Sunday, April 5, 2015

Overcoming Hopelessness.







Yesterday while going through my PC and at the same time thinking of what I would post today, I decided to listen to a talk I’ve had for over 3months. Guess what? I’m so glad I did. Here’s an excerpts from overcoming hopelessness by Nick Vujicic. You can get the full video at ted.com

I know that there are a billion people going hungry today. I know that this year, a million people will commit suicide. That is one every second. I know that there are million slaves and I’ve met sex slaves, and I’ve seen the top of the pyramid as far as business and met the billionaires. I’ve met bankers and I’ve also met orphans.


We are all looking for something. We are all looking for hope. Hope you can’t just have just because you were born with hope. No, we’re born with pain. We’re born and live through difficulties.
Well, brokenness. Here’s mine. Today, I still have no arms and no legs, but everything’s changed. Everything. For me, I was looking for hope and happiness and I couldn’t see it for many years. In fact, if this side of the table represents my hope, truth encourages me to become all that I can be. But then we have lies, everyday, coming in our mind, people who discourage us.

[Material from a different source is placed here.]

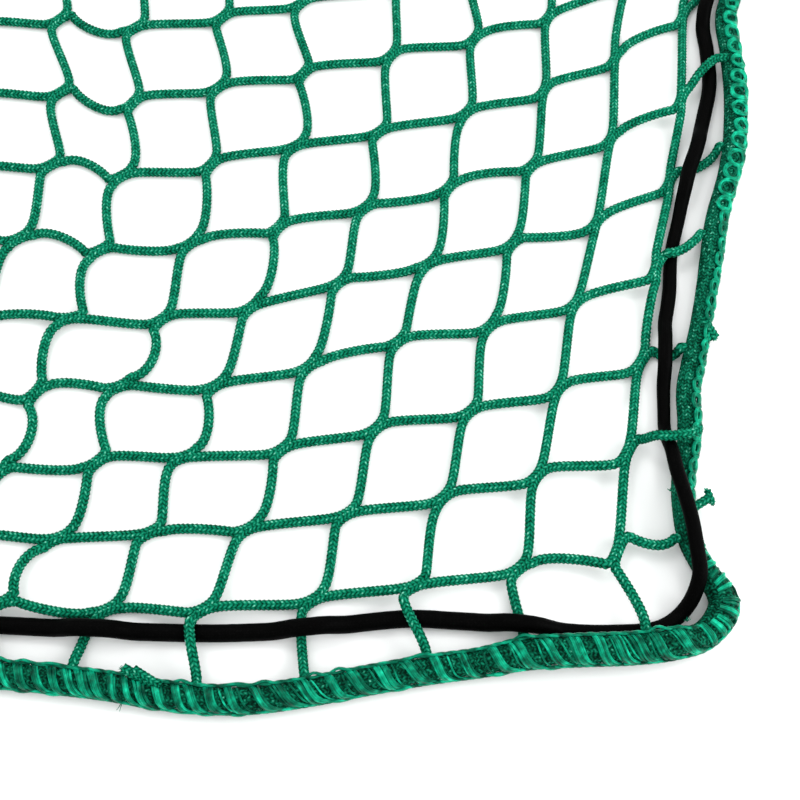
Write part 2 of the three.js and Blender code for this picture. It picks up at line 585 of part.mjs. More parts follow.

Think of the 3 biggest discourages in your life. They’re not your biggest discourages. You are. You are. It only takes seconds for me to tell you something discouraging but then, you may never forget my words.

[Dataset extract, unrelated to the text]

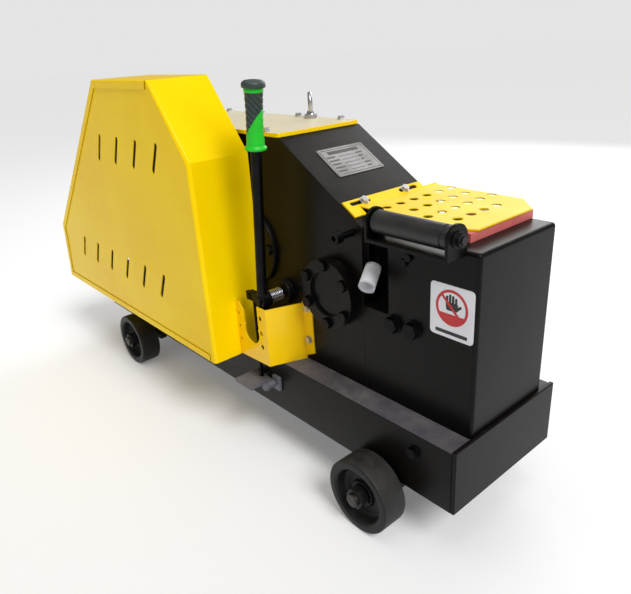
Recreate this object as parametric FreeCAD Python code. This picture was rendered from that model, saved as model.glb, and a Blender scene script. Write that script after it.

I’ve met so many 50-year-old women and 40-year-old women who still remember what their fathers told them that they wish they’d never heard. Words are powerful. And when you hear those words and then your mind starts growing with these lies. “Nick, you’re not good enough, Nick just give up, Nick you’ll never get a job”, “You won’t get married, you can’t even hold your wife’s hand”. “What kind of a father are you going to be if you can’t even pick up your kids when they’re crying?” You’re alone. Sure, your parents hug you. But their hugs can’t heal you. Just give up. Just give up. Just give up….
At age 8, I thought that I should commit suicide. Why? Because I didn’t have hope. I thought I didn’t have hope. Today you can see that I had hope. What’s the word, believing in something you do not see? Faith.

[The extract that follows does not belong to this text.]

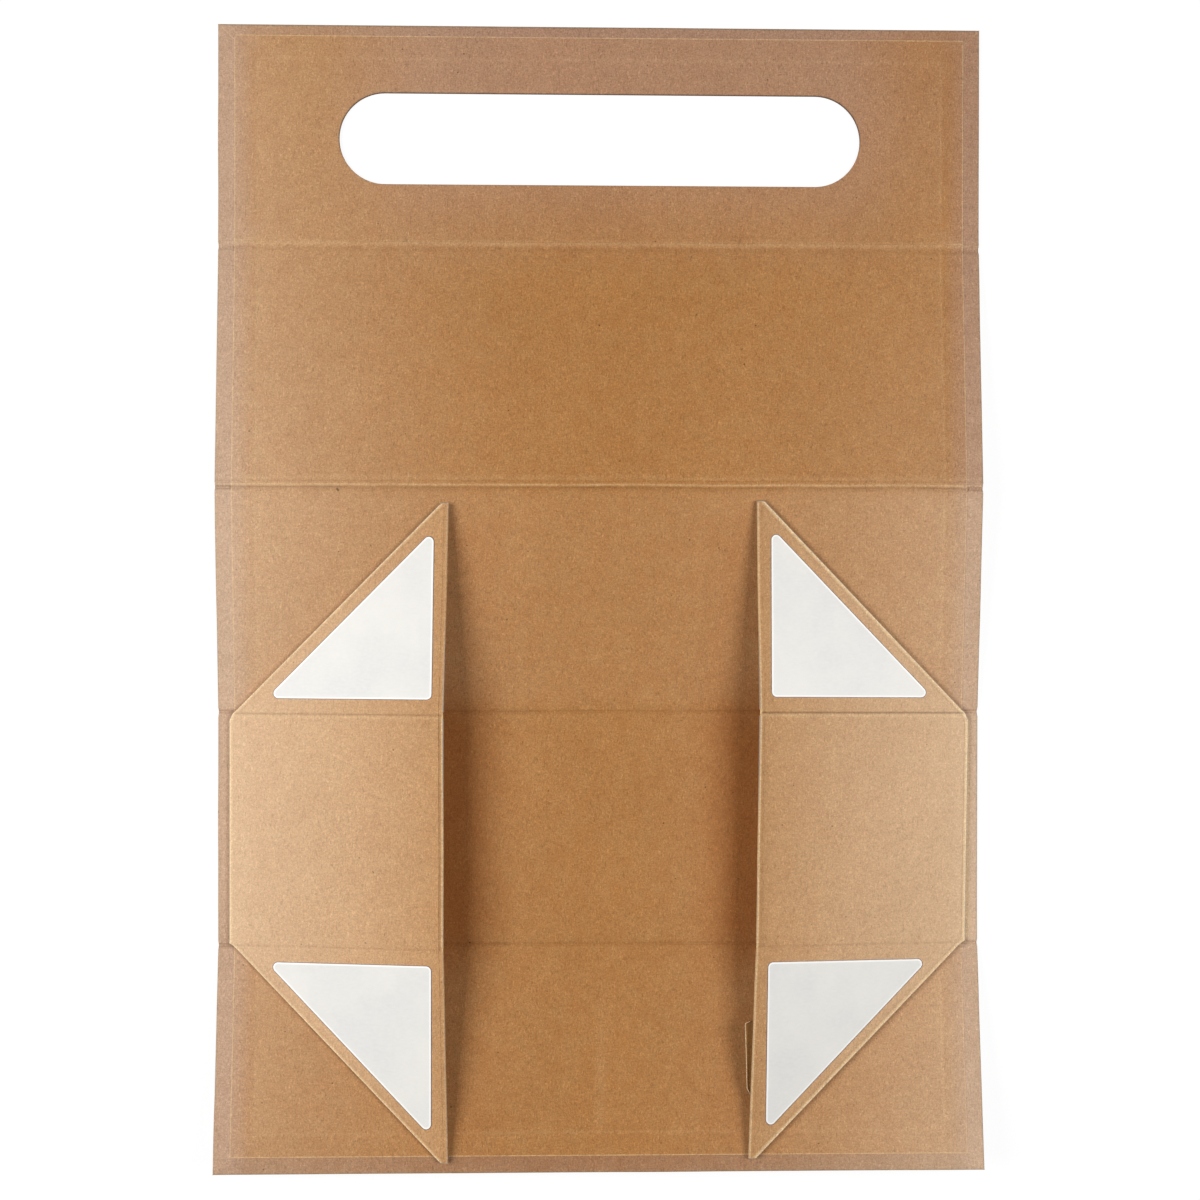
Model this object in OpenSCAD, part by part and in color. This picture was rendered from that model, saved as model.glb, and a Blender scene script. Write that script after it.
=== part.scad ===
// Collapsible rigid gift box for one bottle, opened out flat with its inside facing up.
// A chain of greyboard panels is wrapped in kraft paper and hinged at paper creases:
// front wall, base, back wall, lid and a closing flap with a hand hole. Two end flaps,
// each with two triangular corner tabs, are folded in over the base.
// Millimetres. X runs along the box, Y from the front wall to the closing flap, Z up.
// The origin is the centre of the underside of the base.

/* [Panels] */
// Length of the box, which is the width of every panel in the chain
panel_width = 340; // [260:1:400]
// Base, from its front crease to its back crease
base_depth = 104; // [92:0.5:116]
// Back wall, from the base crease to the lid crease
wall_height = 100.6; // [90:0.1:112]
// How much lower the front wall is than the back wall
front_wall_drop = 1; // [0:0.1:4]
// How much deeper the lid is than the base, so that it covers both walls
lid_cover = 3.8; // [3:0.1:6]
// Closing flap, from the lid crease to its free edge
handle_flap_depth = 98.7; // [80:0.1:120]
// Rise of the back wall away from the base, left by its crease, in degrees
back_wall_slope = 6.9; // [2:0.1:9]
// Rise of the front wall away from the base, left by its crease, in degrees
front_wall_slope = 10.5; // [3:0.1:12]

/* [Sheets] */
// Thickness of the greyboard in every panel
board = 1.5; // [1.2:0.05:1.8]
// Thickness of the kraft paper
paper = 0.15; // [0.1:0.01:0.2]
// Gap between two boards at a crease of the panel chain
crease_gap = 4; // [3.9:0.1:6]
// Flat floor of the groove at a crease of the panel chain
groove_floor = 1.4; // [1:0.1:1.5]
// How far the outer wrap is turned in over the boards
turn_in = 17; // [13:0.5:25]
// Strip of turned-in wrap left bare round the lining
lining_border = 7.3; // [6.5:0.1:9]

/* [Hand hole] */
// Length of the hand hole over its round ends
hole_length = 232.5; // [120:0.5:240]
// Width of the hand hole
hole_width = 40.6; // [25:0.1:45]
// Distance from the hand hole to the free edge of the closing flap
hole_to_edge = 30; // [24:0.5:35]

/* [End flaps] */
// Bare strip of the base outside the hinge of an end flap
base_margin = 5.4; // [4:0.1:6]
// How much lower an end flap is than the back wall, so that the lid shuts over it
end_flap_drop = 3.2; // [2.6:0.1:8]
// How far the tab creases lie inside the base creases
tab_crease_inset = 0.5; // [0.2:0.1:2]
// How much shorter a corner tab is than the back wall, so that it stays clear of the lid
tab_drop = 7.2; // [6.4:0.1:14]
// Gap between the boards at a tab crease
tab_crease_gap = 3; // [2.4:0.1:4]
// Flat roof of the groove at a tab crease
tab_groove_roof = 1.4; // [1:0.1:1.8]
// Lean of the tip of a front tab past the free edge of its flap
front_tab_lean = 2.2; // [0:0.1:4]
// Lean of the tip of a back tab past the free edge of its flap
back_tab_lean = 1; // [0:0.1:4]
// Width of the blunt tip of a tab
tip_width = 3.4; // [2.5:0.1:5]
// Clip of the hinge corners, measured away from the hinge
clip_height = 1.8; // [1:0.1:3]
// Clip of the back hinge corner, measured along the hinge
back_clip_length = 3; // [0.5:0.1:6]
// Clip of the front hinge corner, measured along the hinge
front_clip_length = 0.8; // [0.5:0.1:6]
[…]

Words can only do so much. Hugs can do much more than words, but when hugs can’t do anything, that’s where faith kicks in. For me, words and hugs were not enough, but I had no faith. So I tried to give up. At age 10, I tried to drown myself in 6 inches, or 15 centimeters of water, in my home. I told my dad I just wanted to relax, but really, I wanted to end my life. I had enough. I had enough. Ok?
The first two times I rolled over. I was trying to work out how much air I hold in my lungs before I let it out.  And the third time, in my mind, knowing that I wanted to get out of here, because of the bullying in my life, because I was going to be a burden to my parents and I had nothing to look forward to. I realized at that moment that if I actually went through with committing suicide, I would leave a greater burden for my parents than they already had.
Still there was one thing less… sorry, there was one thing less hopeful or more burdensome than having a child without limbs. What is it? A child without limbs who gives up. So when I saw in my mind my mom and my dad and my brother crying at my grave if I went through with it, that one thought saved me.
If my parents never told me that I was beautiful the way I was. If my parents never told me that I was special and that I was loved, I wouldn’t be here today. So I encourage every single parent who tries their best to encourage their teenagers. And when you try to tell your children that they’re beautiful, they say, “Of course I’m beautiful, I’m your son, your daughter, of course you’re going to say that”. But they’re right. Every single human being has value and my value is not determined on how I look or what job I have, or where I’m from, where I was born, how much money, all that stuff is nothing.
So many teenagers, you know, tease each other for how we look and I tell the teenagers, “Do you think that I’m cool enough to be your friend?” And they’re like, “Yeah, of course”. I say, “But I have no arms and no legs”, and they say, “Doesn’t matter.” And I say, “Really? So it doesn’t matter that I have no arms and no legs?” They say, no, it doesn’t matter. I say then, “Actually, if it doesn’t matter, then why do we kill each other with our words, if it actually doesn’t matter?” Why do we look ourselves in the mirror and see ugly instead of valuable?
I want to ask you today, what are you looking for? If I gave you a billion dollars, would you be happy? If you gave me a billion dollars, I’d be very happy. But then if my mom dies tonight, am I happy? No. With all the money in the world, I’d never be happy. Right? Because money is something that cannot heal the soul.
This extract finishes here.